Description: Dominance relation. (Contributed by NM, 15-Jun-1998) Extract brdom2g as an intermediate result. (Revised by BTernaryTau, 29-Nov-2024)

Ref Expression
Assertion brdomg 
|- ( B e. C -> ( A ~<_ B <-> E. f f : A -1-1-> B ) )

Proof

Step Hyp Ref Expression
1 brdom2g 
 |-  ( ( A e. _V /\ B e. C ) -> ( A ~<_ B <-> E. f f : A -1-1-> B ) )
2 1 ex 
 |-  ( A e. _V -> ( B e.
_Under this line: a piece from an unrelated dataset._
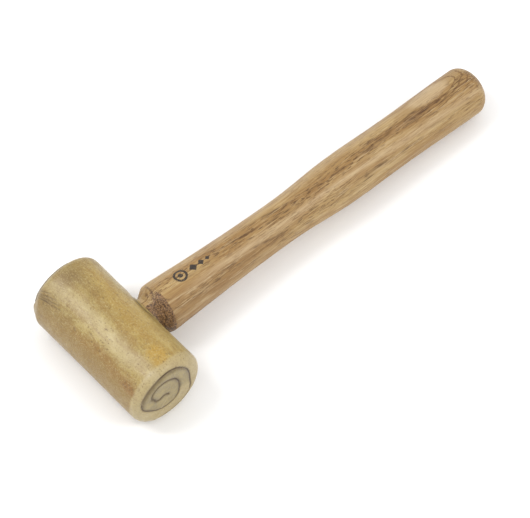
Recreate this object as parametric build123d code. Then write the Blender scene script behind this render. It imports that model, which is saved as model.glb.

C -> ( A ~<_ B <-> E. f f : A -1-1-> B ) ) )
3 reldom 
 |-  Rel ~<_
4 3 brrelex1i 
 |-  ( A ~<_ B -> A e. _V )
5 f1f 
 |-  ( f : A -1-1-> B -> f : A --> B )
6 fdm 
 |-  ( f : A --> B -> dom f = A )
7 vex 
 |-  f e. _V
8 7 dmex 
 |-  dom f e. _V
9 6 8 eqeltrrdi 
 |-  ( f : A --> B -> A e. _V )
10 5 9 syl 
 |-  ( f : A -1-1-> B -> A e. _V )
11 10 exlimiv 
 |-  ( E. f f : A -1-1-> B -> A e. _V )
12 4 11 pm5.21ni 
 |-  ( -. A e. _V -> ( A ~<_ B <-> E. f f : A -1-1-> B ) )
13 12 a1d 
 |-  ( -. A e. _V -> ( B e. C -> ( A ~<_ B <-> E. f f : A -1-1-> B ) ) )
14 2 13 pm2.61i 
 |-  ( B e. C -> ( A ~<_ B <-> E. f f : A -1-1-> B ) )